((

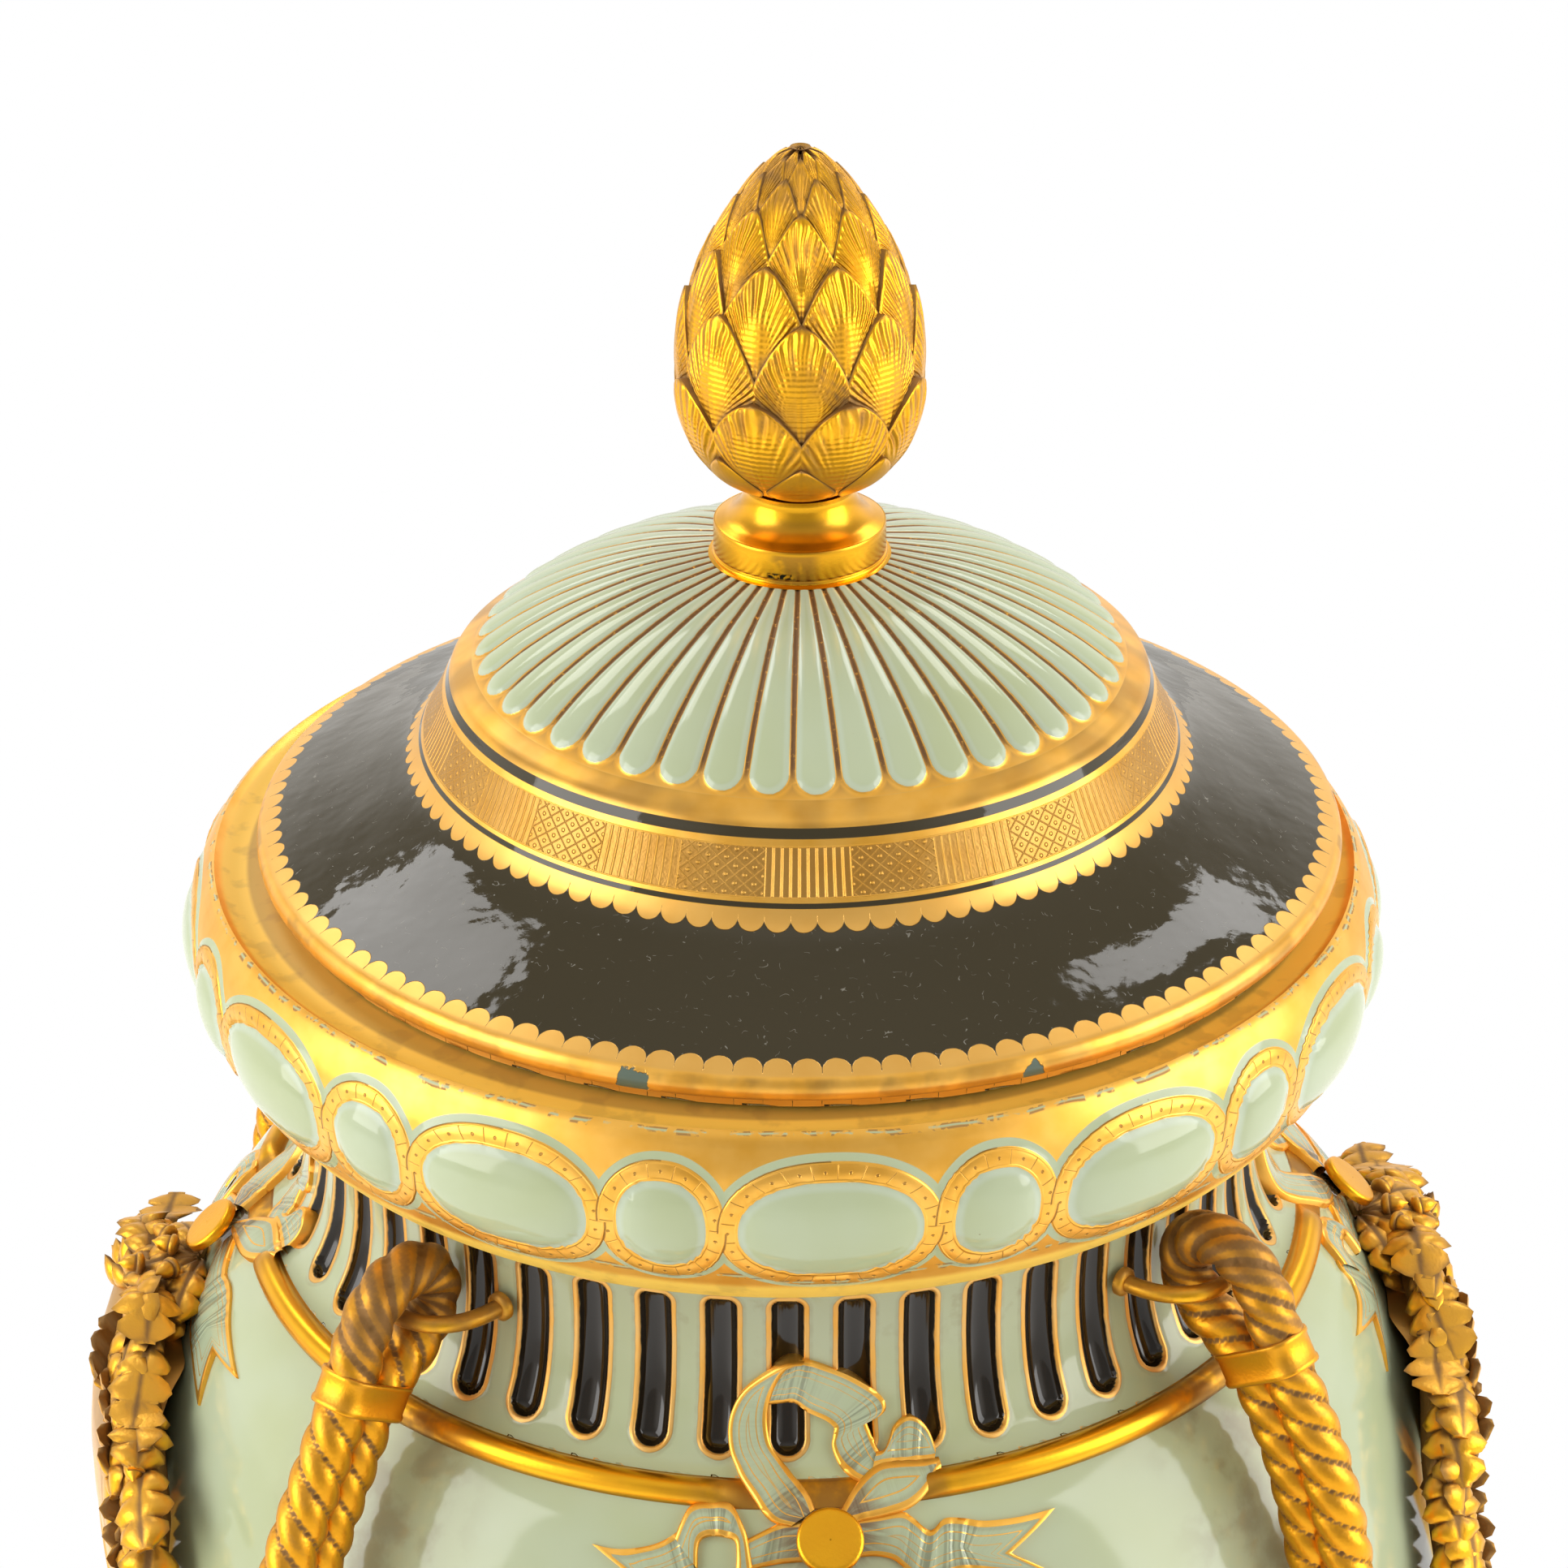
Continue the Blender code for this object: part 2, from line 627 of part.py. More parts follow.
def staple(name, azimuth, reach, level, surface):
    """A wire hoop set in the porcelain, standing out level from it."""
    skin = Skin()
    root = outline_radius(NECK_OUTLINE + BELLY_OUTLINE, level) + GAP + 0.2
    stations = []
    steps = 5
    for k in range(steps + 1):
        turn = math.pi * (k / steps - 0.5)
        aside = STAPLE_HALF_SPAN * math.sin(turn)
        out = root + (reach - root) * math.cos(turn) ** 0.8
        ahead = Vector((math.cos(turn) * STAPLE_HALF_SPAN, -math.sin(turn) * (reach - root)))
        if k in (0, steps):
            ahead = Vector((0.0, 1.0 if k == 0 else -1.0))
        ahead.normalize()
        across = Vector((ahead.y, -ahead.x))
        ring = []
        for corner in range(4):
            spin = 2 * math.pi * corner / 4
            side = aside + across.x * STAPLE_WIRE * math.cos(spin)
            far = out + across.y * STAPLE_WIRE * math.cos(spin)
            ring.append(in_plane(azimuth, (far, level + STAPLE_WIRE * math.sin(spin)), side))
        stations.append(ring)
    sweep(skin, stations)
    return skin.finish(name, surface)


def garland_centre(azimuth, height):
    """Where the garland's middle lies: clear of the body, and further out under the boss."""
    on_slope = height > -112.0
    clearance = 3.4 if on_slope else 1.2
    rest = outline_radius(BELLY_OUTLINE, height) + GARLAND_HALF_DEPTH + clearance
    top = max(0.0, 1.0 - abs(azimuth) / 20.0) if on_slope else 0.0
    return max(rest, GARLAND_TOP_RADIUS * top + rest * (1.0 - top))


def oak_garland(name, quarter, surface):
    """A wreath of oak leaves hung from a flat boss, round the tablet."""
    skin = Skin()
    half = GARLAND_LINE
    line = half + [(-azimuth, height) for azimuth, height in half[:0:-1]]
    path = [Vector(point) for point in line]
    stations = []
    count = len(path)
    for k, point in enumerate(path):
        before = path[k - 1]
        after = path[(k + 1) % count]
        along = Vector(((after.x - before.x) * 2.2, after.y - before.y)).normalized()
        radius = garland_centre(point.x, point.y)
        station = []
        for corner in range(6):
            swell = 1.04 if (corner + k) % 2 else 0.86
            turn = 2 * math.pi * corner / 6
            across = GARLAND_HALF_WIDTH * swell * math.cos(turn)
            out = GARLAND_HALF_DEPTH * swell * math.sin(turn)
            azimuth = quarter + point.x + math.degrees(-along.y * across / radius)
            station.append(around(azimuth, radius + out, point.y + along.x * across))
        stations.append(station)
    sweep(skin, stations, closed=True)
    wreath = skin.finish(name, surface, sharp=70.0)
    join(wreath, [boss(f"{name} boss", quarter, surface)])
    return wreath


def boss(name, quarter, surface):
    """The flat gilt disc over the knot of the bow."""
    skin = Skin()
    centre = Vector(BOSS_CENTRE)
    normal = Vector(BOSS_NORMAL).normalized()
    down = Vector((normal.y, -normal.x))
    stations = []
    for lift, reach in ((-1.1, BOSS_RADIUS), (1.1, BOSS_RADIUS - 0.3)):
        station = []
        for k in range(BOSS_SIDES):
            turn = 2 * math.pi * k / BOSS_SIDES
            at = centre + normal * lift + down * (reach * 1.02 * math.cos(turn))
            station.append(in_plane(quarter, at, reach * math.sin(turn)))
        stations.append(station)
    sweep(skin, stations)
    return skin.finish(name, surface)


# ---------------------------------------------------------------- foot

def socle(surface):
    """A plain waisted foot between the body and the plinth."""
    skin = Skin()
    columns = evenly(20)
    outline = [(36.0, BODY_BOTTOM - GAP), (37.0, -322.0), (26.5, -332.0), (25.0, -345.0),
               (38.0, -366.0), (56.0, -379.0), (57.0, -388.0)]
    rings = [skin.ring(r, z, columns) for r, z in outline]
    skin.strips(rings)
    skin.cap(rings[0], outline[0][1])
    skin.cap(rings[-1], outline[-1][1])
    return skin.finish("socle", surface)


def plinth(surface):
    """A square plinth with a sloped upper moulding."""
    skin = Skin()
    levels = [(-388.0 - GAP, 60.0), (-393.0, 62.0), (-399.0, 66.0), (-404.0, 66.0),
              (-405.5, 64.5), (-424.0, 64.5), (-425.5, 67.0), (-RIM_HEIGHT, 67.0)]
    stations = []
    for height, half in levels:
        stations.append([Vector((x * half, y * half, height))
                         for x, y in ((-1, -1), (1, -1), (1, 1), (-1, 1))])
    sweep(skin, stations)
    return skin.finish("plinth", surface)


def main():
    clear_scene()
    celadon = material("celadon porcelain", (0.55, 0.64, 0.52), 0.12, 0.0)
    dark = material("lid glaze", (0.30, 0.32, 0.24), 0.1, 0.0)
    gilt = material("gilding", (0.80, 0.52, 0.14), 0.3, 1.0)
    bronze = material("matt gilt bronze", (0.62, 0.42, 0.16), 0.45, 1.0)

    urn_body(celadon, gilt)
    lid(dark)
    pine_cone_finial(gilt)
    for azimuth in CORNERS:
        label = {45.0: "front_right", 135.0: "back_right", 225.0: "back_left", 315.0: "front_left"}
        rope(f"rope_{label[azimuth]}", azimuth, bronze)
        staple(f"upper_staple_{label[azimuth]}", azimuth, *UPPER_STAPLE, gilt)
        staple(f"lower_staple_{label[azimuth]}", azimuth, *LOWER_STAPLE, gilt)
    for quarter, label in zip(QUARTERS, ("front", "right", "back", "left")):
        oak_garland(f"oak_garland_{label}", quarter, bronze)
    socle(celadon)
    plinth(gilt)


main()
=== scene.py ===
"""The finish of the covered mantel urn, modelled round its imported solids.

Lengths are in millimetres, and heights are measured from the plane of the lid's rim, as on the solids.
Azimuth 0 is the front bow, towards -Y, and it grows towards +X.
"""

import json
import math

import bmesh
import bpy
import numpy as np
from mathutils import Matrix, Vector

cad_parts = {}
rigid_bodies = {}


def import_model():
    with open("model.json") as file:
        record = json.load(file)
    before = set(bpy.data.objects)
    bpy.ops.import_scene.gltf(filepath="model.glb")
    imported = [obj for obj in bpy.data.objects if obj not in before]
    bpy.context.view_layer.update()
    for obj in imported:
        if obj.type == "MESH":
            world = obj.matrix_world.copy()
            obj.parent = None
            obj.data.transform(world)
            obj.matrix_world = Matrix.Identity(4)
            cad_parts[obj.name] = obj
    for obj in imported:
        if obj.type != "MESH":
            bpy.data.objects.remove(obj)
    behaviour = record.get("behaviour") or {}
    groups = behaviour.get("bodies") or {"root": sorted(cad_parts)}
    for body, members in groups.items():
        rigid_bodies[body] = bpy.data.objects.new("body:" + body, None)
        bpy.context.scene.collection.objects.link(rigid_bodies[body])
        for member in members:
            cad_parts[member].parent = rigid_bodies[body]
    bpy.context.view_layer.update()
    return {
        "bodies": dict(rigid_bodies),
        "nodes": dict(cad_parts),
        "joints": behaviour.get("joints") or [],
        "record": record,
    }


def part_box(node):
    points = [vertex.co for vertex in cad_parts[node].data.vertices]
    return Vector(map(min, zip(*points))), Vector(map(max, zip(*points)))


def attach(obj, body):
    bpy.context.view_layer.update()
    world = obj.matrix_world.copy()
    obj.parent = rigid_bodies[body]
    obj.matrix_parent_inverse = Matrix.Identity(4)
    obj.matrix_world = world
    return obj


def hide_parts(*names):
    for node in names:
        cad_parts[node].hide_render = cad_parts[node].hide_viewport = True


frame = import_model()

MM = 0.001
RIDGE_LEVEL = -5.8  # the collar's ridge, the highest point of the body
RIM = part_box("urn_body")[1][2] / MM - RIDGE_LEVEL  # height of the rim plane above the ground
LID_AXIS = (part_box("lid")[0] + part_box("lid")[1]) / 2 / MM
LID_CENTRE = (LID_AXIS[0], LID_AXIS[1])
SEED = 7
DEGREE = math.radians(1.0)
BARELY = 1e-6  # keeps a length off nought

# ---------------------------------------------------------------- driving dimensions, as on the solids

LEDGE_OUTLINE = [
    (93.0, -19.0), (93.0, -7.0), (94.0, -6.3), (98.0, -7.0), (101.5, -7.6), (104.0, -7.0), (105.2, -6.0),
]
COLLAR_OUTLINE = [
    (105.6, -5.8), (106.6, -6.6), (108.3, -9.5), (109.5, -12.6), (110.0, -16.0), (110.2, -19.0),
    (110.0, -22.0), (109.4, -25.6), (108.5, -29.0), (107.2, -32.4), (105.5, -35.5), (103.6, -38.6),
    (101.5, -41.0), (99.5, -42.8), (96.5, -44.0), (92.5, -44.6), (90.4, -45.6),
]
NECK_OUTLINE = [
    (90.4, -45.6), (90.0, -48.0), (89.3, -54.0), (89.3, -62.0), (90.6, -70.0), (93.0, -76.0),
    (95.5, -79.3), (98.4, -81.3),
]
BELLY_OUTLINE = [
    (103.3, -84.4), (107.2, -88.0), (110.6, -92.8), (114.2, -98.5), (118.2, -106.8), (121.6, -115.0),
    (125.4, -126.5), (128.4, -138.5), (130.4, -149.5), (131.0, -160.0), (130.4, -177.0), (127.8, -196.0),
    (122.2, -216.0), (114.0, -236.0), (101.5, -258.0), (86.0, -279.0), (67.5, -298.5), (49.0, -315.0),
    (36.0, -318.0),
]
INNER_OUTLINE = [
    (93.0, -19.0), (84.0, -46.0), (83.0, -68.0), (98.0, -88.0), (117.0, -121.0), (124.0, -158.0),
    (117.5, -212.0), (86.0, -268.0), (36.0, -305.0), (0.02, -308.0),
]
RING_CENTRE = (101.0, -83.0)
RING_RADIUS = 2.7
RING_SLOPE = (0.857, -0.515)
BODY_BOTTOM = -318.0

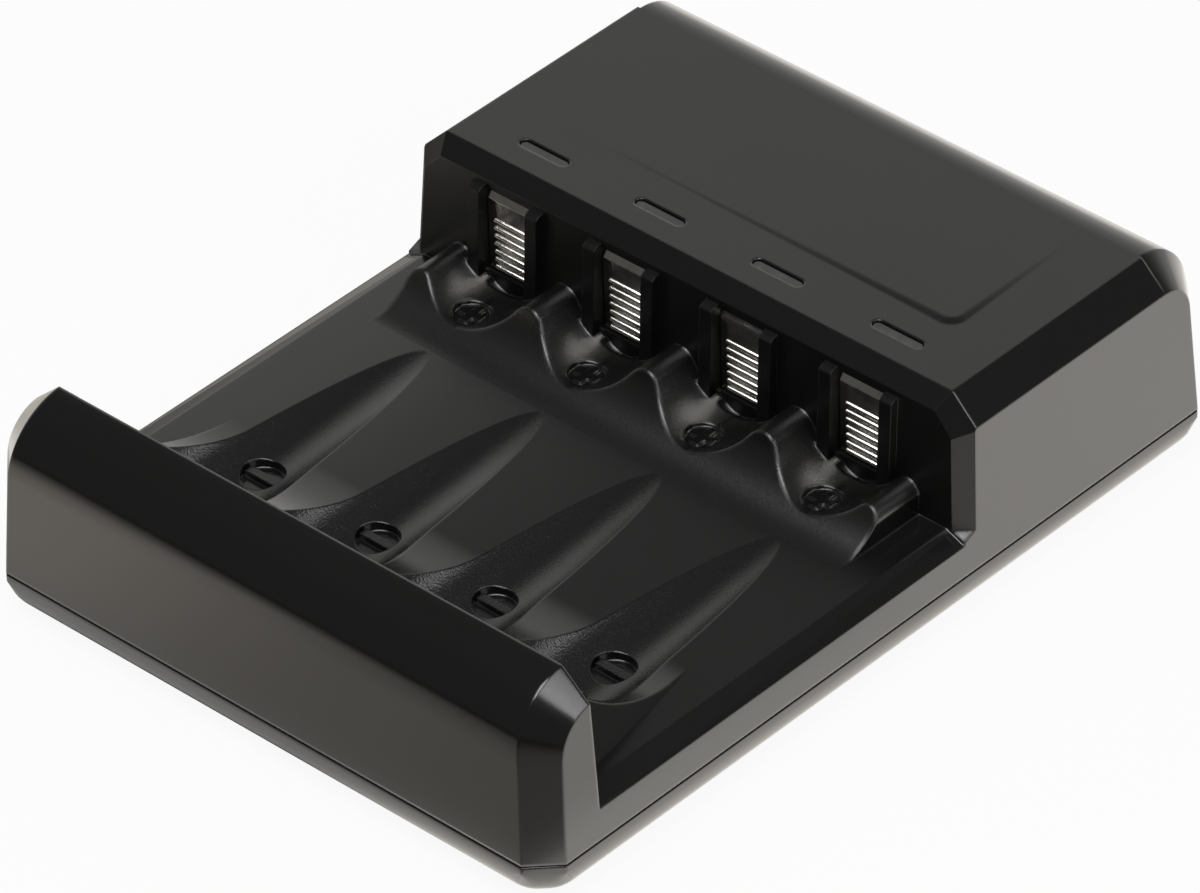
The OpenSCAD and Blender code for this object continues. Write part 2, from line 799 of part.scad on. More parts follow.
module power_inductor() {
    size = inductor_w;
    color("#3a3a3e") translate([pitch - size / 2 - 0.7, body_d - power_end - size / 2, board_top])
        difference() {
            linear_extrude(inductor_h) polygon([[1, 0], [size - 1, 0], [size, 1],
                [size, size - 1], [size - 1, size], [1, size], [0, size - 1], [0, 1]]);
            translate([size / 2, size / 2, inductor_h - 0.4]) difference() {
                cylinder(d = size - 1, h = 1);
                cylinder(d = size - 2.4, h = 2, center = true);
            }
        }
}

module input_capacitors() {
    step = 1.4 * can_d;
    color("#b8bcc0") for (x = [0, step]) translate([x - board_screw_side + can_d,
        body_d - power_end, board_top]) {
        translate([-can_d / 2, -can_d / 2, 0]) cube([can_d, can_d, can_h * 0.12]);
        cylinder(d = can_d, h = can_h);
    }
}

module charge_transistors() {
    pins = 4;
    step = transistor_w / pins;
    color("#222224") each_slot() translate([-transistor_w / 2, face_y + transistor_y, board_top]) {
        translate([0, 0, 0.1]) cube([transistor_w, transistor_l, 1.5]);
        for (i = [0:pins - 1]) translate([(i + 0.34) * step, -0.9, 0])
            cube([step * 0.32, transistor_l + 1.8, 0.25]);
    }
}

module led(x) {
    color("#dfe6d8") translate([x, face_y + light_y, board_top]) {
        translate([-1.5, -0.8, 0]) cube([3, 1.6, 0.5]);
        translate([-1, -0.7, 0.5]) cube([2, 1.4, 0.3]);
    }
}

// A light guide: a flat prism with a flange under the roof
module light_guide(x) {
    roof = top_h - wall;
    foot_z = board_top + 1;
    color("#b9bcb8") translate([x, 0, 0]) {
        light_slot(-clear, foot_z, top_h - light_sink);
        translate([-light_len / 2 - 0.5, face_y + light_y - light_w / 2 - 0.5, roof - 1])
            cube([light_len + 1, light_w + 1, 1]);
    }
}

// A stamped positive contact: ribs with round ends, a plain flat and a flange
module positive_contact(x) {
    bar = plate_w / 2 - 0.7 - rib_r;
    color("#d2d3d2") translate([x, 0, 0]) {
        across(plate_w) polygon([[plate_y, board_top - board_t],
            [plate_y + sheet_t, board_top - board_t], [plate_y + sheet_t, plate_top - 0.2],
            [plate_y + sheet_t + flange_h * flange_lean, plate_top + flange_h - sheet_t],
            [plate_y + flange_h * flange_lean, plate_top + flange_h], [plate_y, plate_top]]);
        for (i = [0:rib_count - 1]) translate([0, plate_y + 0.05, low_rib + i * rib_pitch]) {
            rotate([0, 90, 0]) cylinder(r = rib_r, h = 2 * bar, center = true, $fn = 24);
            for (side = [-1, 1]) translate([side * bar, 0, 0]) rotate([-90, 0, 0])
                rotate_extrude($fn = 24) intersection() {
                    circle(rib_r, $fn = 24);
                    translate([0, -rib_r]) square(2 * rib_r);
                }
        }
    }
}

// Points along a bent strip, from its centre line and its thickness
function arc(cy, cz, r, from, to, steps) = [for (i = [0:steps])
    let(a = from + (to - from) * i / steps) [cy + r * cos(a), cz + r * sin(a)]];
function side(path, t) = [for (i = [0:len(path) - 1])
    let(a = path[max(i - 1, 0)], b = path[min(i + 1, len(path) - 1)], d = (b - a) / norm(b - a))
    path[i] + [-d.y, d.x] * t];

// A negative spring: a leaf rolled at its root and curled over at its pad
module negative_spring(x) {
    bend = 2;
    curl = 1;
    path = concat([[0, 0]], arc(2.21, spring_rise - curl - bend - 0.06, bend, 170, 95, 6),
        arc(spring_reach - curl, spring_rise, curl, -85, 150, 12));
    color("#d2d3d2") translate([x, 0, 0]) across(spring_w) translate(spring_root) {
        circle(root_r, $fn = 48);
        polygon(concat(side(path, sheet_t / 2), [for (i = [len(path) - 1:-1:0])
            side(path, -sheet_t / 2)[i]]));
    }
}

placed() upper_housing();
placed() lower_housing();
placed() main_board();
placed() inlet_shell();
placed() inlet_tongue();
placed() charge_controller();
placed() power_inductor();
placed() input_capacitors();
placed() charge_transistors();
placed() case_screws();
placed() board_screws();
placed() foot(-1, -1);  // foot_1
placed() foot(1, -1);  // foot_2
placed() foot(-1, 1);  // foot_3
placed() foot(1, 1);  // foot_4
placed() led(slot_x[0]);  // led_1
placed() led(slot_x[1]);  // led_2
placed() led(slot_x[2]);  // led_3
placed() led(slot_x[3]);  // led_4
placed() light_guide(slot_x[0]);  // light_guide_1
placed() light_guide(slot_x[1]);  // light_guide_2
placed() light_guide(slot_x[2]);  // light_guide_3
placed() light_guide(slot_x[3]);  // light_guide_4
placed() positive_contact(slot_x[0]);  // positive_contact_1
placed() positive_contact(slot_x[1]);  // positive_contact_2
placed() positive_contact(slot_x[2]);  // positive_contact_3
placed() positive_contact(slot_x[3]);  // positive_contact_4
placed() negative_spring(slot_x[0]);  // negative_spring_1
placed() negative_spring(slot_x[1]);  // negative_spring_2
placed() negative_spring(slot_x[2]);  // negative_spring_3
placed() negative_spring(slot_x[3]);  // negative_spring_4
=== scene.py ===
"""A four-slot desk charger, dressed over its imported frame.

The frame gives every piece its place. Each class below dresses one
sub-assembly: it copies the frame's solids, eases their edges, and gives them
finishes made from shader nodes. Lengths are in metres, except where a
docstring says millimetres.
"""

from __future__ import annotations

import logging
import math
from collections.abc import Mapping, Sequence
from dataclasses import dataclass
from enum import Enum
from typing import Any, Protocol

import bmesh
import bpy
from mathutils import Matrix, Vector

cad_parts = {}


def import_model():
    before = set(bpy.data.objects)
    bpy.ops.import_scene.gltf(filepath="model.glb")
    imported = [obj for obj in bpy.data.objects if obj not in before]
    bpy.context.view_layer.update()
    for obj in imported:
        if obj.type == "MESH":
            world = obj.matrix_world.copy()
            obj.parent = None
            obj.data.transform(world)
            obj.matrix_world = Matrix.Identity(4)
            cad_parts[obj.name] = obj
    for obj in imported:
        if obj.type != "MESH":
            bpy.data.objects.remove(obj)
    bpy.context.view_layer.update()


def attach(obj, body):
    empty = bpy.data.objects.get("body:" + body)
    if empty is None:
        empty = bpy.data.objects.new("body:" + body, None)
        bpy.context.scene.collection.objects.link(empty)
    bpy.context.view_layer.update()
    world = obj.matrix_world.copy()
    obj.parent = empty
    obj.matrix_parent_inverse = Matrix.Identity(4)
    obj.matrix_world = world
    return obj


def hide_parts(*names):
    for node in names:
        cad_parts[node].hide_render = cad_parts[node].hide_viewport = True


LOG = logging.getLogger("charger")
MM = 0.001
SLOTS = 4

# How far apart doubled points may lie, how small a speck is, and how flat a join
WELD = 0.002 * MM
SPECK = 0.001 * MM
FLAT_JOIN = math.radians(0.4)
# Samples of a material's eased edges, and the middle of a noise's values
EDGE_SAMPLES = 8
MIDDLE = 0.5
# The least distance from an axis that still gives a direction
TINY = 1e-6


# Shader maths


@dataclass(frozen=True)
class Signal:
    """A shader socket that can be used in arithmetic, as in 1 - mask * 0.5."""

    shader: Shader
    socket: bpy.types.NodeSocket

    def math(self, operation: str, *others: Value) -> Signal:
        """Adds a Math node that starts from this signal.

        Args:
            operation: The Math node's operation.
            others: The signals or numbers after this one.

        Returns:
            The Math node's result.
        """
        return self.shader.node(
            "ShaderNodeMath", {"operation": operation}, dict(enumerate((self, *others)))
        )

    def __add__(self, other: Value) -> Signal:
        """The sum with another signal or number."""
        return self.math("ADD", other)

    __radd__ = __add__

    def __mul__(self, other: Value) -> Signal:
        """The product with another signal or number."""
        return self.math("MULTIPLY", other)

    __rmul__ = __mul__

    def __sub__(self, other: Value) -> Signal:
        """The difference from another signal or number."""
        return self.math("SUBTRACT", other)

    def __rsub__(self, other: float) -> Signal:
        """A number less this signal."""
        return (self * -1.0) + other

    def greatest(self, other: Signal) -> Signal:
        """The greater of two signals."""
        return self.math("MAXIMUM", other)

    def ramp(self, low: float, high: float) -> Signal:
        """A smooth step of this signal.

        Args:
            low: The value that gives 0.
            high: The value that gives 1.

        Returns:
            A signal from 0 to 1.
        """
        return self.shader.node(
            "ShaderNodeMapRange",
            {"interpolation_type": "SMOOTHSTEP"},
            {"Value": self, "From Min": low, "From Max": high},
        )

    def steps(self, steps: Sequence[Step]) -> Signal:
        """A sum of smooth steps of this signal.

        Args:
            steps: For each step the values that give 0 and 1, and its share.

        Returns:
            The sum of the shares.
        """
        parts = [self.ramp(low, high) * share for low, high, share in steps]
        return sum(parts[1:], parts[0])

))

• **Stated goal**:
Repeat exactly the lines from the first line of the records above through the line containing "return max(rest, GARLAND_TOP_RADIUS", leaving out the pictures.

• **Correct answer**:
Continue the Blender code for this object: part 2, from line 627 of part.py. More parts follow.
def staple(name, azimuth, reach, level, surface):
    """A wire hoop set in the porcelain, standing out level from it."""
    skin = Skin()
    root = outline_radius(NECK_OUTLINE + BELLY_OUTLINE, level) + GAP + 0.2
    stations = []
    steps = 5
    for k in range(steps + 1):
        turn = math.pi * (k / steps - 0.5)
        aside = STAPLE_HALF_SPAN * math.sin(turn)
        out = root + (reach - root) * math.cos(turn) ** 0.8
        ahead = Vector((math.cos(turn) * STAPLE_HALF_SPAN, -math.sin(turn) * (reach - root)))
        if k in (0, steps):
            ahead = Vector((0.0, 1.0 if k == 0 else -1.0))
        ahead.normalize()
        across = Vector((ahead.y, -ahead.x))
        ring = []
        for corner in range(4):
            spin = 2 * math.pi * corner / 4
            side = aside + across.x * STAPLE_WIRE * math.cos(spin)
            far = out + across.y * STAPLE_WIRE * math.cos(spin)
            ring.append(in_plane(azimuth, (far, level + STAPLE_WIRE * math.sin(spin)), side))
        stations.append(ring)
    sweep(skin, stations)
    return skin.finish(name, surface)


def garland_centre(azimuth, height):
    """Where the garland's middle lies: clear of the body, and further out under the boss."""
    on_slope = height > -112.0
    clearance = 3.4 if on_slope else 1.2
    rest = outline_radius(BELLY_OUTLINE, height) + GARLAND_HALF_DEPTH + clearance
    top = max(0.0, 1.0 - abs(azimuth) / 20.0) if on_slope else 0.0
    return max(rest, GARLAND_TOP_RADIUS * top + rest * (1.0 - top))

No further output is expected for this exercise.